YOUR GOAL:
Reproduce all of the data exactly, with no line skipped.

[START DATASET SECTION]

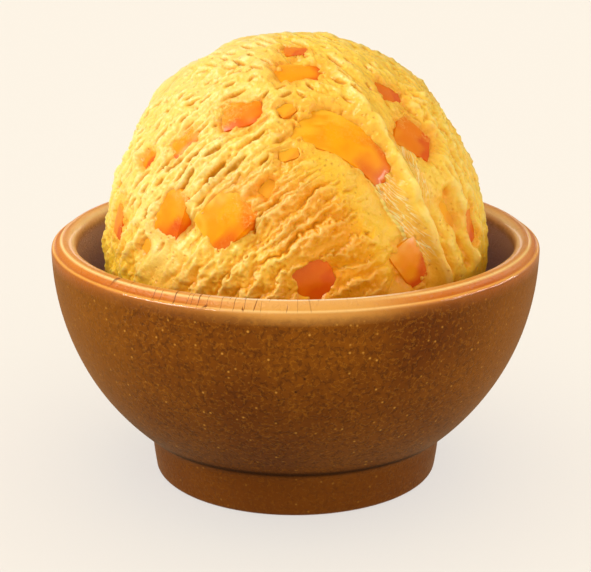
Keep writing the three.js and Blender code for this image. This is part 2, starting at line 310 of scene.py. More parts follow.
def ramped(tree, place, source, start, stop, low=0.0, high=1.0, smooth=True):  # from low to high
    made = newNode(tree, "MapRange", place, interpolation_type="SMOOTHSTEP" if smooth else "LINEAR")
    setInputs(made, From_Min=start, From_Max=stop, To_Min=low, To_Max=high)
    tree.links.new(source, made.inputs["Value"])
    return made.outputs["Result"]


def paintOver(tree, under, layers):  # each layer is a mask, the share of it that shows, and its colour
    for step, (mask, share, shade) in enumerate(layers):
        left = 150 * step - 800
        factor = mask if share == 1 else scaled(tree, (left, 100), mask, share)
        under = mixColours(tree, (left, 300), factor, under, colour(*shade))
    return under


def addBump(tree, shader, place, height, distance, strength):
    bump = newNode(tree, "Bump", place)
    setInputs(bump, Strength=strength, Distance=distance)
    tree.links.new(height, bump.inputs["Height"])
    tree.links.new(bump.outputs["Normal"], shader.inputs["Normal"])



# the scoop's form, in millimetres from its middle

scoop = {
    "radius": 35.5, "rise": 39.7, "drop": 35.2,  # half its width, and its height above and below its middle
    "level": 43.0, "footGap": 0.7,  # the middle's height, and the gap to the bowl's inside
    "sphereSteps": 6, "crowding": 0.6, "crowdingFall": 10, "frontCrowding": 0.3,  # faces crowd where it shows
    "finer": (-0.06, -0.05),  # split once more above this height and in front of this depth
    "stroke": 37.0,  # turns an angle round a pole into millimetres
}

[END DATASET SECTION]

EXPECTED OUTPUT:
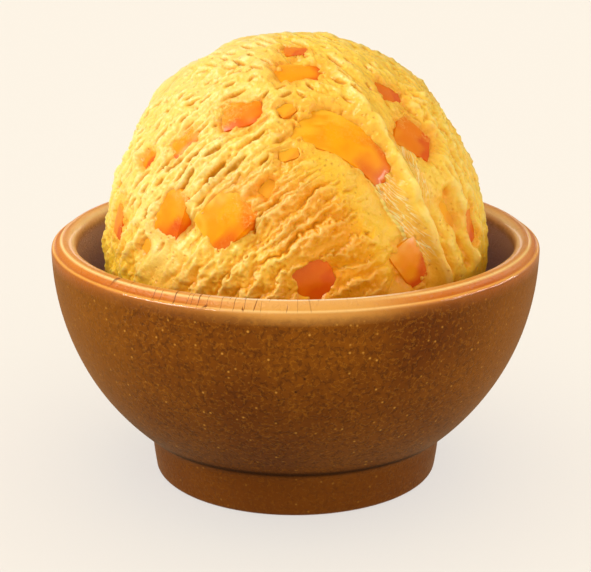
Keep writing the three.js and Blender code for this image. This is part 2, starting at line 310 of scene.py. More parts follow.
def ramped(tree, place, source, start, stop, low=0.0, high=1.0, smooth=True):  # from low to high
    made = newNode(tree, "MapRange", place, interpolation_type="SMOOTHSTEP" if smooth else "LINEAR")
    setInputs(made, From_Min=start, From_Max=stop, To_Min=low, To_Max=high)
    tree.links.new(source, made.inputs["Value"])
    return made.outputs["Result"]


def paintOver(tree, under, layers):  # each layer is a mask, the share of it that shows, and its colour
    for step, (mask, share, shade) in enumerate(layers):
        left = 150 * step - 800
        factor = mask if share == 1 else scaled(tree, (left, 100), mask, share)
        under = mixColours(tree, (left, 300), factor, under, colour(*shade))
    return under


def addBump(tree, shader, place, height, distance, strength):
    bump = newNode(tree, "Bump", place)
    setInputs(bump, Strength=strength, Distance=distance)
    tree.links.new(height, bump.inputs["Height"])
    tree.links.new(bump.outputs["Normal"], shader.inputs["Normal"])



# the scoop's form, in millimetres from its middle

scoop = {
    "radius": 35.5, "rise": 39.7, "drop": 35.2,  # half its width, and its height above and below its middle
    "level": 43.0, "footGap": 0.7,  # the middle's height, and the gap to the bowl's inside
    "sphereSteps": 6, "crowding": 0.6, "crowdingFall": 10, "frontCrowding": 0.3,  # faces crowd where it shows
    "finer": (-0.06, -0.05),  # split once more above this height and in front of this depth
    "stroke": 37.0,  # turns an angle round a pole into millimetres
}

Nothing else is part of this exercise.